__Problem statement__:
Scan the material for the word "node", and copy each line where it shows up.

☆ ☆ ☆ ☆ ☆ ☆ ☆

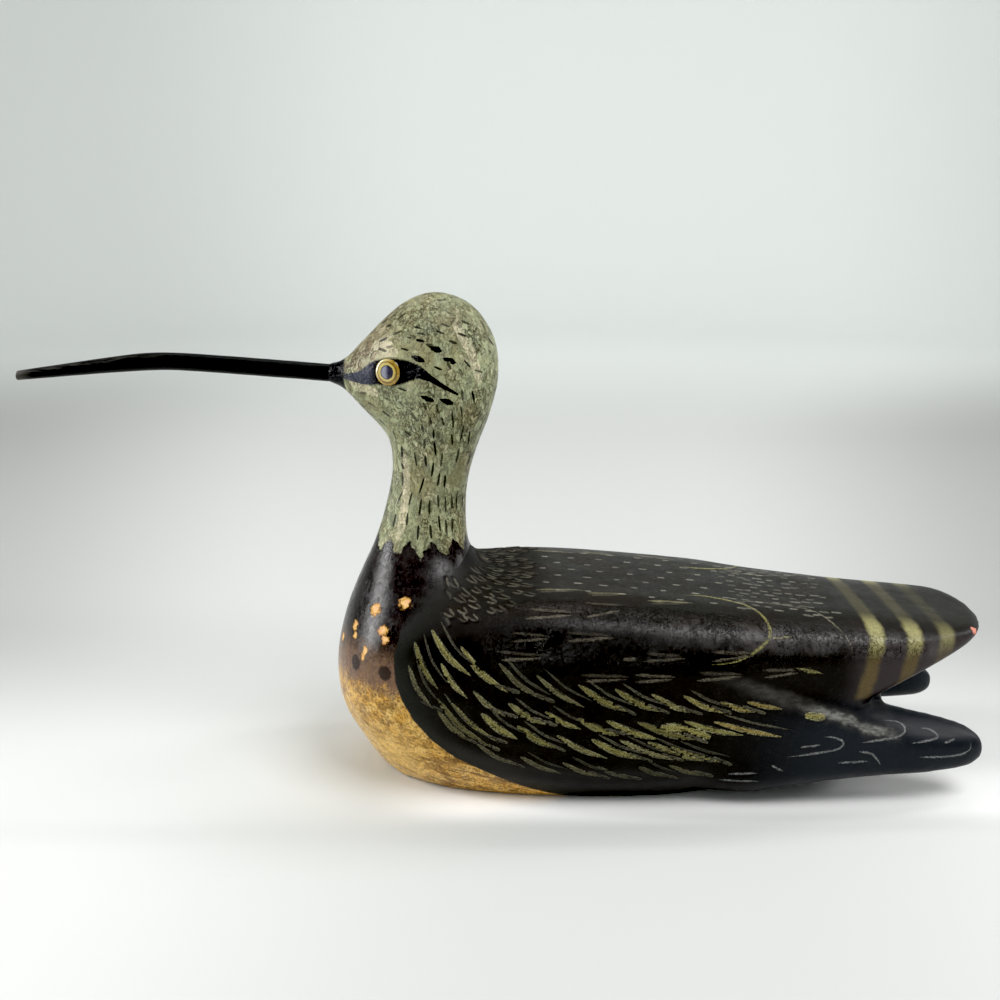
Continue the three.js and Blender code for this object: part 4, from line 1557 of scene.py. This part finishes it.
def bill_material(rubbed):
    """Black paint with a half gloss, rubbed grey along the top and bare at the tip."""
    material, recipe, shader = new_material("painted bill")
    place = recipe.position()
    x = place.split()[0]
    streaks = place.scaled(0.12, 1.2, 1.2).noise(1.0, 4, 0.65)
    rub = streaks.step(0.42, 0.66) * recipe.upward().step(0.1, 0.85) * x.step(-140, -200)
    colour = (rub * 0.6).mix(paint("#070707"), paint("#4a4844"))
    patches = recipe.group(rubbed, Position=place, Scale=0.25, Amount=0.42, Softness=0.1)["Mask"]
    tip = x.step(-222, -230) * patches.blend(0.35, 0.9)
    colour = tip.mix(colour, paint("#75716a"))
    recipe.put(colour, shader.inputs["Base Color"])
    recipe.put(rub.blend(streaks.blend(0.28, 0.5), 0.6), shader.inputs["Roughness"])
    shader.inputs["Specular IOR Level"].default_value = 0.22
    relief = streaks + place.noise(0.7, 3) * 0.5
    recipe.put(recipe.relief(relief, 0.25, 0.6), shader.inputs["Normal"])
    return material


def eye_material():
    """Painted ring and pupil below clear glass, with a painted grey reflection over the front of the pupil.
    """
    material, recipe, shader = new_material("glass eye")
    place = recipe.position()
    reach = recipe.stored("reach") + (place.noise(0.6, 3) - 0.5) * 0.1
    fibres = place.noise(1.4, 4, 0.7)
    tailward = recipe.stored("tailward") + fibres * 0.3
    # the pupil: a painted grey reflection over its front half, dark indigo behind
    colour = tailward.step(-0.02, 0.3).mix(paint("#8e8f9f"), paint("#1c1732"))
    colour = (reach.step(0.38, 0.5) * 0.7).mix(colour, paint("#1e1a1f"))
    ring = fibres.step(0.4, 0.6).mix(paint("#b48f2a"), paint("#85691a"))
    # the ring is paler towards its upper front
    paler = recipe.stored("rise") * 0.7 - recipe.stored("tailward")
    ring = (paler + fibres).step(0.6, 1.5).mix(ring, paint("#d9c98e"))
    ring = (abs(reach - 0.76).step(0.06, 0.02) * 0.8).mix(ring, paint("#4c3a10"))
    colour = reach.step(0.5, 0.54).mix(colour, paint("#c4b166"))
    colour = reach.step(0.62, 0.68).mix(colour, ring)
    colour = reach.step(0.95, 0.985).mix(colour, paint("#2a1d12"))
    recipe.put(colour, shader.inputs["Base Color"])
    recipe.put(fibres.blend(0.04, 0.12), shader.inputs["Roughness"])
    shader.inputs["Coat Weight"].default_value = 1.0
    shader.inputs["Coat Roughness"].default_value = 0.04
    return material


def dress(piece, material, node):
    piece.data.materials.clear()
    piece.data.materials.append(material)
    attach(piece, "root")
    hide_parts(node)


add_camera()
add_lights()
add_floor()
brush, crackle, rubbed = brush_mark_group(), crackle_group(), rubbed_group()
carving = make_carving()
paint_strokes(carving)
dress(carving, carving_material(brush, crackle, rubbed), "carving")
bill = make_bill()
dress(bill, bill_material(rubbed), "bill")
glass = eye_material()
for name, node in (("left_eye_glass", "eye_left"), ("right_eye_glass", "eye_right")):
    dress(make_eye(name, node), glass, node)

☆ ☆ ☆ ☆ ☆ ☆ ☆

__Solution to this exercise__:
def dress(piece, material, node):
    hide_parts(node)
for name, node in (("left_eye_glass", "eye_left"), ("right_eye_glass", "eye_right")):
    dress(make_eye(name, node), glass, node)